TRANSLATIONS.—The “Savages” was printed in an English translation by Samuel Purchas in his _Pilgrimes_, London, 1625, vol. iv. pp. 1605-1619.

In 1859 the _Brief Discourse_, or Voyage to the West Indies, translated by Alice Wilmere and edited by Norton Shaw, was published at London by the Hakluyt Society.
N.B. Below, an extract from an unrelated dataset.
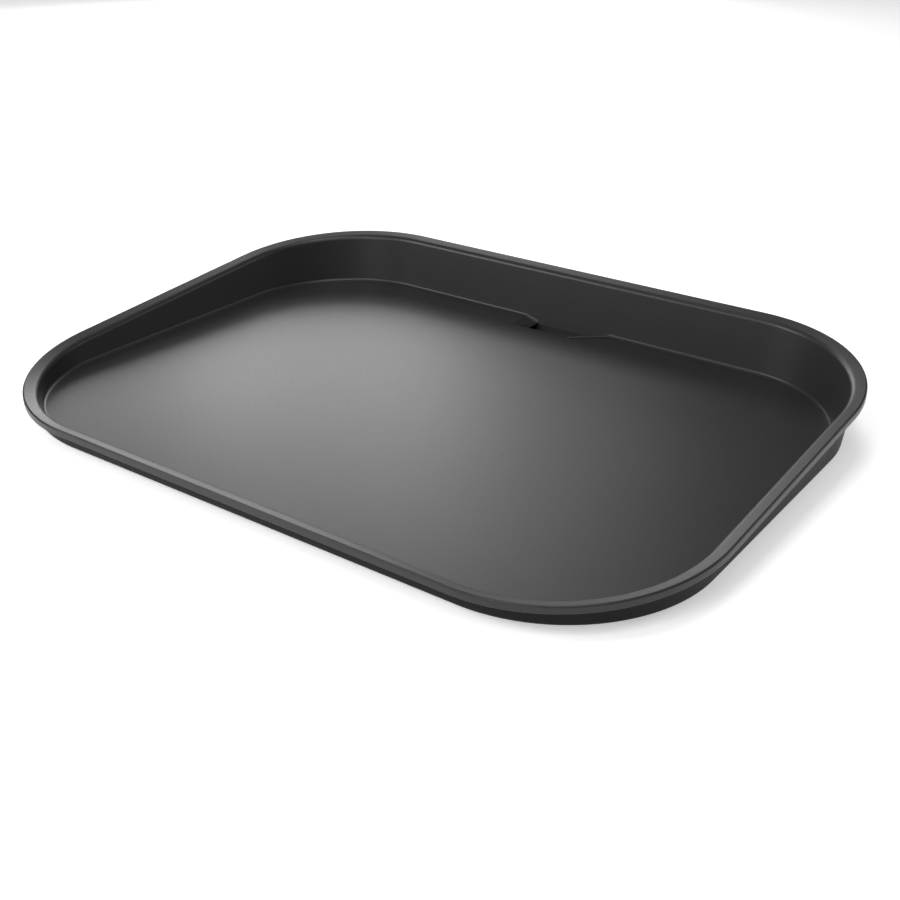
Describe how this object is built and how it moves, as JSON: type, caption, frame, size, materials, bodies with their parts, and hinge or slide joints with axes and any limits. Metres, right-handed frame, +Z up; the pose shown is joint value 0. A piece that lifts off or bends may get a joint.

In 1878, 1880, and 1882, an English translation of the Voyages was printed by the Prince Society, in three volumes, comprising the Journals issued in 1604, 1613, and 1619, as _Voyages of Samuel de Champlain, translated from the French by Charles Pomeroy Otis, Ph.D., with Historical Illustrations, and a Memoir by the Rev. Edmund F. Slafter, A. M._ The Memoir occupies the greater part of vol. i., and both the Memoir and the Voyages are heavily annotated. It contains heliotype copies of all the local and general maps and drawings in the early French editions,—in all thirty-one illustrations; besides a new outline map showing the explorations and journeyings of Champlain, together with two portraits,—one engraved by Ronjat after an old engraving by Moncornet; the other is from a painting by Th. Hamel, likewise after the engraving by Moncornet.[396]

The _Mercure François_, a journal of current events, contains several narratives relating to New France during the administration of Champlain.[397]

In vol. xiii. pp. 12-34, is a letter of Charles Lalemant, a Jesuit missionary (Aug. 1, 1626), about the extent of the country, method of travelling, character, manners, and customs of the natives, and the work of the mission.[398] In vol. xiv. pp. 232-267, for 1628, is a full narrative of the _Compagnie de la Nouvelle France_, or the Company of the Hundred Associates, which was under the direction of Cardinal Richelieu, setting forth its origin, design, and constitution.[399] In vol. xviii., for 1632, pp. 56-74, there is again much about the Indians, and the delivery in that year of Quebec to the French by the English. In vol. xix., for 1633, pp. 771-867, are further accounts of the savages, and of the return of Champlain as governor in 1633, with the events which followed, particularly his dealings with the Indian tribes.